(begin)
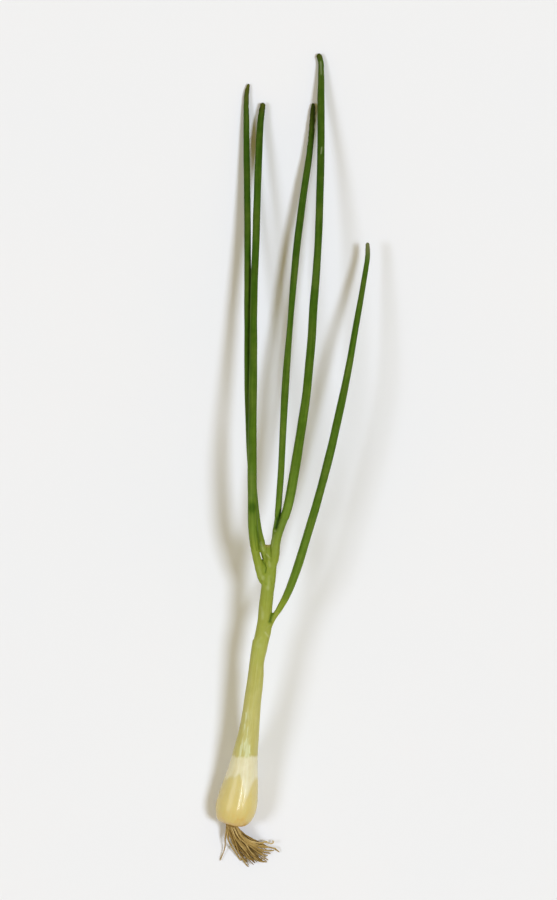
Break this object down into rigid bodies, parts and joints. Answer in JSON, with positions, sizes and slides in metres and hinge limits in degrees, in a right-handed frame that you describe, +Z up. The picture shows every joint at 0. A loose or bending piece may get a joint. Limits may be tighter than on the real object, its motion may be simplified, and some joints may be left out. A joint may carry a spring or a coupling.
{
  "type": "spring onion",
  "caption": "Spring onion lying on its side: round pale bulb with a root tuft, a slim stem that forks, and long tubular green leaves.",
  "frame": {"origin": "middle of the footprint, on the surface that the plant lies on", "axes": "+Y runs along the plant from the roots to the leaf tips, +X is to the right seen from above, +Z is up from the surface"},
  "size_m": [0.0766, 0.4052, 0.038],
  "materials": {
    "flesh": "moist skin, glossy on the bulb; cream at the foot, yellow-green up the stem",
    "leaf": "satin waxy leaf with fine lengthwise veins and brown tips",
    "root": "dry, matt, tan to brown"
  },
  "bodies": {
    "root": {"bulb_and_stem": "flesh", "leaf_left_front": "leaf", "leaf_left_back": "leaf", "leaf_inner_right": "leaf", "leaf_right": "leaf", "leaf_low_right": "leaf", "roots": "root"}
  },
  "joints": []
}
(end)
*STATED EXERCISE*: The lines above should be duplicated exactly.

*OUTPUT BELOW*:
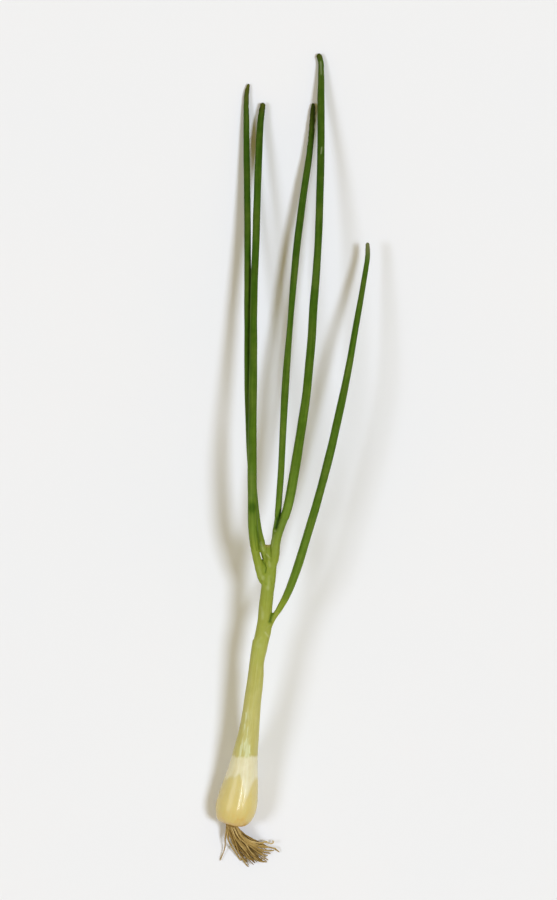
Break this object down into rigid bodies, parts and joints. Answer in JSON, with positions, sizes and slides in metres and hinge limits in degrees, in a right-handed frame that you describe, +Z up. The picture shows every joint at 0. A loose or bending piece may get a joint. Limits may be tighter than on the real object, its motion may be simplified, and some joints may be left out. A joint may carry a spring or a coupling.
{
  "type": "spring onion",
  "caption": "Spring onion lying on its side: round pale bulb with a root tuft, a slim stem that forks, and long tubular green leaves.",
  "frame": {"origin": "middle of the footprint, on the surface that the plant lies on", "axes": "+Y runs along the plant from the roots to the leaf tips, +X is to the right seen from above, +Z is up from the surface"},
  "size_m": [0.0766, 0.4052, 0.038],
  "materials": {
    "flesh": "moist skin, glossy on the bulb; cream at the foot, yellow-green up the stem",
    "leaf": "satin waxy leaf with fine lengthwise veins and brown tips",
    "root": "dry, matt, tan to brown"
  },
  "bodies": {
    "root": {"bulb_and_stem": "flesh", "leaf_left_front": "leaf", "leaf_left_back": "leaf", "leaf_inner_right": "leaf", "leaf_right": "leaf", "leaf_low_right": "leaf", "roots": "root"}
  },
  "joints": []
}